Increase in pay will also result in an increase of cost, it’s a simple economic concept.  If an employer has to raise it’s output it will also have to strategize a raise in income.  The most obvious and necessary step of action would be to increase cost.  Behar went on to explain “the $15-an-hour wage mandate will make a $5.20 order cost $6.20.”  That’s only one dollar on your coffee, it may be five dollars on your jeans, it may be thirty cents to your loaf of bread, or fifty cents to your milk.  Although these sound like small increases they will add up, and the cost of living will also climb.

So what’s a manageable increase?

 It is time for a minimum wage increase, the last one was in the summer of 2009,(ironically) just a week after I had received a raise to $7.25 for my recent promotion to assistant manager with my employer at the time.  That increase was less than a dollar, but also was the third one in three years in a row.  So the true jump was from $5.15 to $5.85 in 2007 and then onto $7.25 in 2009.  So considering the facts here, what do you think will be the more sensible increase?

What would be better than raising minimum wage?

A better quality of life.  A better job title.  Perhaps you should be reaching out to your own employer.  Do you feel you are receiving adequate training?  Perhaps you should ask your supervisor about advancement opportunities, ask for an employee evaluation to target the weaknesses you need to overcome that may be holding you back.  Communicate your career goals with your supervisor directly and clearly.  Allow for feedback on the steps to achieve these goals.

In December of 2009 my district manager asked all the managers of her district to send her our new years resolutions, one personal and one professional.  I told her I aimed to be her assistant and after a serious talk and an updated employee evaluation I was working my way, achieving my goal by that summer.

Dept. of Labor Increase in Wages since the beginning of time:

http://www.dol.gov/whd/minwage/chart.htm

Nation Retail Federation:

https://nrf.com/news/public-policy/nrf-warns-of-‘domino-effect’-minimum-wage-hike

Extra-Curricular Reading:

http://www.forbes.com/sites/theapothecary/2015/01/21/the-real-minimum-wage-zero/

PHOTO: Workers and labor activists march down West Grand Boulevard as they demand a raise in the minimum wage for fast-food workers in Detroit, Michigan, May 10, 2013. REUTERS/Rebecca Cook

This is a repost from my first month of blogging, but it is a topic that continues to resurface. 

From the Archives: April 2015

10 thoughts on “What is the Cost of an Increase in Minimum Wage to a Minimum Wage Employee?

  1. Susan Landry says:

    What I think many people forget when discussing this topic is that minimum wage was never meant to be a “living wage”. It is meant for part time employees, high school students, and summer jobs.

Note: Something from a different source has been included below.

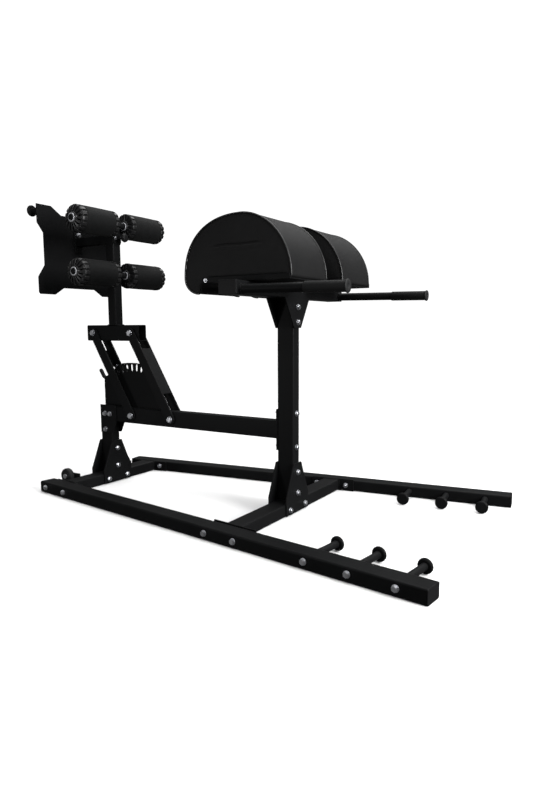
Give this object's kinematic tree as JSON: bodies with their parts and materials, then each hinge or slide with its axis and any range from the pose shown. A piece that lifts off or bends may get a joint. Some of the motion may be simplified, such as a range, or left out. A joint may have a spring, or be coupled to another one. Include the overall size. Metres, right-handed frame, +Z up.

I worked for a number of years as an Employment Support Consultant working with folks with disabilities and other barriers to employment. Even completely un-skilled individuals can find work that pays well above minimum wage. In fact, I don’t recall ever applying to full time positions that paid minimum wage..even many part time positions pay much more. This is an issue that, as you suggested, should be taken up by individuals with their employer, and with themselves. Gain skills, gain education! Totally agree that it’s time for an increase. Just not the ridiculous, gigantic amount that’s being suggested

    Liked by 1 person

  2. Stella's Mommy says:

    I work at a hair salon so not exactly retail, but all of our assistants earn minimum wage while doing their training. This typically lasts 3 years. While that’s not an incredibly large amount of time, living in San Francisco is outrageously expensive and I don’t know how some of them survive. The owners of my salon are fully supportive of the wage increase, but they will probably start adding a service charge to all transactions so the customer absorbs the wage increase. It’s not an ideal situation but I can’t think of a better way to handle it. From an assistants perspective, they are majorly struggling on the current minimum wage.From my owners perspective, the assistants already are a large expense because they essentially generate no revenue for 3 years so paying them anything at all is an investment so increasing that significantly reduced their bottom line.

    Liked by 1 person

    • shopgirlanonymous says:

      Gah, when I was a district manager I had store managers under me that were paid only around $25 to $26k a year, and these were managers that had been with the company for years! New managers were getting hired on based on new wages so were making somewhere around $30k. It wasn’t fair, drove me nuts, and I really did wonder how they made it work. I can only imagine how much it needs to come up in California, particularly San Francisco!

      Liked by 1 person

  3. ljaylj says:

    Wonderfully stated. I like fact and logic.
    I base some of my purchases, such as lunch out, on how long I have to work to buy a sandwich at a fast food restaurant. I must work 1 hour to purchase a hamburger, fries and a drink. If I loose my job to a kiosk (which my employer has promised rather than raise the pay) and I no longer have the income and the price of goods goes up, I will no longer buy anything that isn’t necessary. It’s a vicious circle.

    Liked by 1 person

    • shopgirlanonymous says:

      Thank you. My husband teases me because he is the conservative corporate worker and I am the liberal low paid employee and he is all about the raise and I am not 100% about it. The main reason being I worked for a company that I know at $15 They would have fired half the employees over spending anything…They also don’t raise the pay for upper management once that happens…I would kid you not when I say that assistant managers were paid as much as new hired sales associates when the minimum wage was bumped out last. And then they followed that with a raise freeze for literally three years.